6. A method for controlling the mobility electrophoresis separation device according to claim 1, characterized by comprising:

turning on the syringe pump to inject the buffer solution into the separation capillary at a predetermined flushing pressure;

closing the syringe pump after a first time period;

using the syringe to inject the sample into the separation capillary at a predetermined injection pressure;

stopping the injection of the syringe after a second time period, turning on the syringe pump again to inject the buffer solution into the separation capillary at a predetermined separation pressure, applying separation voltage through the separation electrode, and applying spray voltage to the electrospray tip.

7. The method for controlling a mobility electrophoresis separation device according to claim 6, wherein the flushing pressure is in the range of 1 to 1000 mbar, the injection pressure is in the range of 10 to 100 mbar, the separation pressure is in the range of 1 to 200 Mbar, the first time period is in the range of 4 to 6 minutes and the second time period is in the range of 1 to 10 seconds.

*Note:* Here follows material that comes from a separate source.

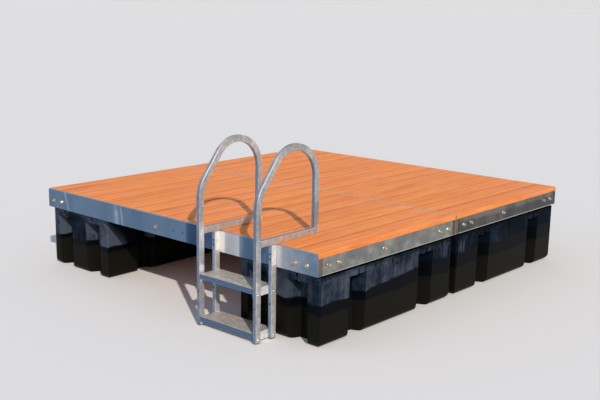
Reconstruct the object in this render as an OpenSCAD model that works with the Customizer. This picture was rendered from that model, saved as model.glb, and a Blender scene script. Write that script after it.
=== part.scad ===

8. A mobility electrophoresis separation method, comprising:

creating a flow of a liquid containing different species of ions in a flow channel; and

applying an electric field along the flow channel, thereby separating the different species of ions based on their different traveling velocities in the liquid flow under the applied electric field.

9. The method of claim 8, wherein creating the flow comprises:

injecting a sample solution containing the different species of ions into a first position of the flow channel;

introducing a carrier solution upstream of the first position in the flow channel, thereby causing the carrier solution to flow through the first position and carrying the different species of ions in the sample solution downstream from the first position.

10. The method of claim 9, wherein introducing the buffer solution is performed at a predetermined pressure.

11. The method of claim 8, wherein the flow channel is a capillary channel.